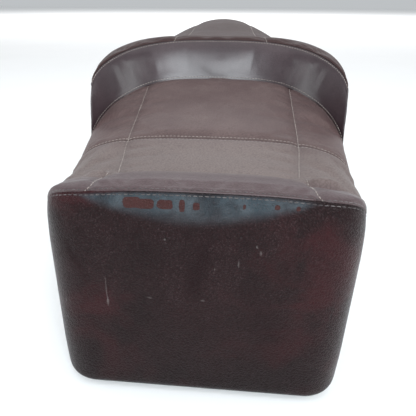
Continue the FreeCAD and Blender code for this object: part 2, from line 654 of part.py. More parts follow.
def hinge_leaf(label, face, inner, front, back, ear, bore):
    """A leaf of the hinge: a plate and two ears with a bored eye, drawn from the side and from above."""
    body = new_body(label)
    for side, name in ((-1, "left"), (1, "right")):
        sketch = new_sketch(body, "YZ_Plane", "ear_" + name)
        lean = "4" if label == "hinge_pan_leaf" else "8"
        span = [("-<ear_radius> * 0.7", "0"), ("<ear_radius> * 0.7", "0"),
                ("<ear_radius> + " + lean, inner + " - <hinge_level>"),
                ("-<ear_radius> * 0.7 + " + ("0" if label == "hinge_pan_leaf" else lean),
                 inner + " - <hinge_level>")]
        if label == "hinge_frame_leaf":
            span.reverse()
        polygon(sketch, span)
        inside = in_sheet(ear if side > 0 else "-%s - <ear_thick>" % ear)
        sketch.setExpression("AttachmentOffset.Base.z", inside)
        pad(body, sketch, "<ear_thick>", "ear_pad_" + name)
        eye = new_sketch(body, "YZ_Plane", "eye_" + name)
        hole_circle(eye, ("0", "0"), "<ear_radius>")
        eye.setExpression("AttachmentOffset.Base.z", inside)
        pad(body, eye, "<ear_thick>", "eye_pad_" + name)
    plate = new_sketch(body, "XY_Plane", "plate")
    polygon(plate, [("-<leaf_half>", front), ("<leaf_half>", front),
                    ("<leaf_half>", back), ("-<leaf_half>", back)])
    low = face if label == "hinge_frame_leaf" else inner
    plate.setExpression("AttachmentOffset.Base.z", in_sheet(low + " - <hinge_level>"))
    pad(body, plate, "<leaf_thick>", "plate_pad")
    drill = new_sketch(body, "YZ_Plane", "bore")
    hole_circle(drill, ("0", "0"), bore)
    cut = body.newObject("PartDesign::Pocket", "bore_pocket")
    cut.Profile = drill
    cut.Type = 0
    cut.Midplane = True
    cut.setExpression("Length", in_sheet("<leaf_half> * 4"))
    holes = new_sketch(body, "XY_Plane", "fixing_holes")
    if label == "hinge_pan_leaf":
        for x in ("<screw_half_span>", "-<screw_half_span>"):
            for y in ("<screw_front>", "<screw_front> + <screw_pitch>"):
                hole_circle(holes, (x, y), "<screw_hole_radius>")
    else:
        for x in ("<frame_bolt_half>", "-<frame_bolt_half>"):
            hole_circle(holes, (x, "<frame_bolt_back>"), "<frame_bolt_radius>")
    punch = body.newObject("PartDesign::Pocket", "fixing_pocket")
    punch.Profile = holes
    punch.Type = 0
    punch.Midplane = True
    punch.Length = 120
    doc.recompute()
    place(body, "0", HINGE_Y, "<hinge_level>")


def hexagon(x, y, level, radius, high):
    """An upright hexagonal prism."""
    corners = [Vector(x + radius * math.cos(math.radians(a)), y + radius * math.sin(math.radians(a)), level)
               for a in range(0, 361, 60)]
    return Part.Face(Part.makePolygon(corners)).extrude(Vector(0, 0, high))


def screw(x, y, level, shank):
    """A cap screw pointing up, its head's bearing face at a level."""
    low = level - size("screw_head_high")
    head = Part.makeCylinder(size("screw_head_radius"), size("screw_head_high"), Vector(x, y, low))
    head = head.cut(hexagon(x, y, low - 0.1, size("socket_radius"), size("socket_deep") + 0.1))
    shaft = Part.makeCylinder(size("screw_radius") - 0.02, shank, Vector(x, y, level))
    return head.fuse(shaft).removeSplitter()


def make_striker():
    """The latch striker at the tail: a bent rod, its plate, a backing plate, screws and nuts."""
    s = size("striker_back")
    y = s - size("seat_length") / 2
    deep, wide = size("striker_plate_deep"), size("striker_plate_half")
    under = min(deck_underside(s - deep), deck_underside(s + deep))
    thick, rod, half = size("striker_plate_thick"), size("striker_rod"), size("striker_half")
    plate_top = under - 0.6
    low = plate_top - size("striker_drop")
    bend = half - rod * 1.2
    turn_in = bend * (1 - math.sqrt(0.5))
    foot = Vector(-half, y, plate_top)
    path = [Part.makeLine(foot, Vector(-half, y, low + bend)),
            Part.Arc(Vector(-half, y, low + bend), Vector(-half + turn_in, y, low + turn_in),
                     Vector(-half + bend, y, low)).toShape(),
            Part.makeLine(Vector(-half + bend, y, low), Vector(half - bend, y, low)),
            Part.Arc(Vector(half - bend, y, low), Vector(half - turn_in, y, low + turn_in),
                     Vector(half, y, low + bend)).toShape(),
            Part.makeLine(Vector(half, y, low + bend), Vector(half, y, plate_top))]
    profile = Part.Wire(Part.makeCircle(rod, foot, Vector(0, 0, -1)))
    keep("striker_loop", Part.Wire(path).makePipeShell([profile], True, True))
    backing_low = plate_top + size("pan_wall") + size("striker_backing_gap")
    plate = Part.makeBox(2 * wide, 2 * deep, thick, Vector(-wide, y - deep, plate_top - thick))
    backing = Part.makeBox(2 * wide, 2 * deep, thick, Vector(-wide, y - deep, backing_low))
    for side in (-1, 1):
        plate = plate.cut(Part.makeCylinder(rod + 0.03, 20, Vector(side * half, y, plate_top - 10)))
    screws, nuts = [], []
    nut_low = backing_low + thick + 0.03
    for px, py in striker_screw_places():
        hole = Part.makeCylinder(size("screw_hole_radius"), 40, Vector(px, py, plate_top - 20))
        plate = plate.cut(hole)
        backing = backing.cut(hole)
        bearing = plate_top - thick - 0.02
        screws.append(screw(px, py, bearing, nut_low + size("nut_high") - bearing))
        nut = hexagon(px, py, nut_low, size("nut_radius"), size("nut_high"))
        bore = Part.makeCylinder(size("screw_radius") + 0.02, 30, Vector(px, py, nut_low - 10))
        nuts.append(nut.cut(bore))
    keep("striker_plate", plate)
    keep("striker_backing_plate", backing)
    keep("striker_screws", Part.makeCompound(screws))
    keep("striker_nuts", Part.makeCompound(nuts))


def make_buffers():
    """The rubber buffers that the seat closes on, each plugged into its boss."""
    names = [row + "_" + side for row in BUFFER_ROWS for side in ("left", "right")]
    for name, (s, x) in zip(names, buffer_places()):
        body = new_body("buffer_" + name)
        turn(body, [("0", "-<buffer_high>"), ("<buffer_radius> - 2", "-<buffer_high>"),
                    ("<buffer_radius>", "-<buffer_high> + 2"), ("<buffer_radius>", "-0.05"),
                    ("<buffer_stem>", "-0.05"), ("<buffer_stem>", "<buffer_stem_long>"),
                    ("0", "<buffer_stem_long>")], "buffer")
        level = floor_height(s) + size("pan_lift") + size("boss_rise")
        row = name.split("_")[0]
        place(body, "%d * <buffer_%s_side>" % (math.copysign(1, x), row),
              "<buffer_%s_back> - <seat_length> / 2" % row, "%.3f" % level)


def check_document():
    """Stops the build if any object failed or any piece is null or not valid."""
    for item in doc.Objects:
        for state in item.State:
            if state in ("Invalid", "Error"):
                raise RuntimeError("%s is %s" % (item.Label, state))
    for piece in PIECES:
        if piece.Shape.isNull() or not piece.Shape.isValid() or not piece.Shape.Solids:
            raise RuntimeError("%s has no valid solid" % piece.Label)


def main():
    fill_sheet()
    form = Form()
    outside = form.solid().common(above_floor(0.0))
    make_covers(form, outside)
    make_pan(form)
    make_foams(form)
    make_staples(form)
    make_hinge()
    make_striker()
    make_buffers()
    doc.recompute()
    check_document()
    os.makedirs("parts", exist_ok=True)
    for piece in PIECES:
        piece.Shape.exportStep("parts/%s.step" % piece.Label)
        box = piece.Shape.BoundBox
        print("%-24s solids %3d  volume %9.0f  z %6.1f..%6.1f" % (
            piece.Label, len(piece.Shape.Solids), piece.Shape.Volume, box.ZMin, box.ZMax))


main()
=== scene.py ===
import bpy
import json
import math
import numpy as np
from mathutils import Matrix, Vector


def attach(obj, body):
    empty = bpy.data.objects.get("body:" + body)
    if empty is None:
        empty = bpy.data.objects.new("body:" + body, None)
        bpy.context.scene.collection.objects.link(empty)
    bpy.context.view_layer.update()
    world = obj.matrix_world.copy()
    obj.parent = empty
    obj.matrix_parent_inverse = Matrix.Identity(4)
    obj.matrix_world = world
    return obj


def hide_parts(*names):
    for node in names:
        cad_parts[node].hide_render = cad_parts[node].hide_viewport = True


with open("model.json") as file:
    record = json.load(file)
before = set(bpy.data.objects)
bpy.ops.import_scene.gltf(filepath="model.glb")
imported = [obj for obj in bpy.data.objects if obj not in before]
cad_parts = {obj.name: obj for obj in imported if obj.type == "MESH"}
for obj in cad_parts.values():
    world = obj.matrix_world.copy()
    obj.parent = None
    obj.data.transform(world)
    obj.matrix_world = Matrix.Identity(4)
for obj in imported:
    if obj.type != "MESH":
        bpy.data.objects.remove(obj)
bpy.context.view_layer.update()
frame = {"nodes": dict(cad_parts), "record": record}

# Two-up stepped seat: sewn leather panels over foam, on a moulded pan with a hinge and a latch striker.
# Lengths in the dictionaries are millimetres; meshes are made in metres, in the frame of the CAD model.

mm = 0.001


def say(text):
    print("seat:", text)


def clearSelection():
    if bpy.context.object and bpy.context.object.mode != "OBJECT":
        bpy.ops.object.mode_set(mode="OBJECT")
    bpy.ops.object.select_all(action="DESELECT")


def makeActive(piece):
    clearSelection()
    piece.select_set(True)
    bpy.context.view_layer.objects.active = piece


def applyModifier(piece, kind, **settings):
    makeActive(piece)
    modifier = piece.modifiers.new(kind.lower(), kind)
    for key, value in settings.items():
        setattr(modifier, key, value)
    bpy.ops.object.modifier_apply(modifier=modifier.name)


def newPiece(name, verts, faces):
    mesh = bpy.data.meshes.new(name)
    mesh.from_pydata([tuple(v) for v in verts], [], faces)
    piece = bpy.data.objects.new(name, mesh)
    bpy.context.scene.collection.objects.link(piece)
    return piece


def gridFaces(rows, cols):
    faces = []
    for i in range(rows - 1):
        for j in range(cols - 1):
            a = i * cols + j
            faces.append((a, a + 1, a + cols + 1, a + cols))
    return faces


def paintAttribute(piece, name, values):
    layer = piece.data.attributes.new(name, "FLOAT", "POINT")
    layer.data.foreach_set("value", np.asarray(values, dtype=np.float32).ravel())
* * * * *
Given problem:
Within the listing above, locate the line containing "obj.data.transform(world)" and the line containing "bpy.context.view_layer.objects.active = piece". Reproduce those two lines and all lines between them exactly, with nothing added.

Result:
    obj.data.transform(world)
    obj.matrix_world = Matrix.Identity(4)
for obj in imported:
    if obj.type != "MESH":
        bpy.data.objects.remove(obj)
bpy.context.view_layer.update()
frame = {"nodes": dict(cad_parts), "record": record}

# Two-up stepped seat: sewn leather panels over foam, on a moulded pan with a hinge and a latch striker.
# Lengths in the dictionaries are millimetres; meshes are made in metres, in the frame of the CAD model.

mm = 0.001


def say(text):
    print("seat:", text)


def clearSelection():
    if bpy.context.object and bpy.context.object.mode != "OBJECT":
        bpy.ops.object.mode_set(mode="OBJECT")
    bpy.ops.object.select_all(action="DESELECT")


def makeActive(piece):
    clearSelection()
    piece.select_set(True)
    bpy.context.view_layer.objects.active = piece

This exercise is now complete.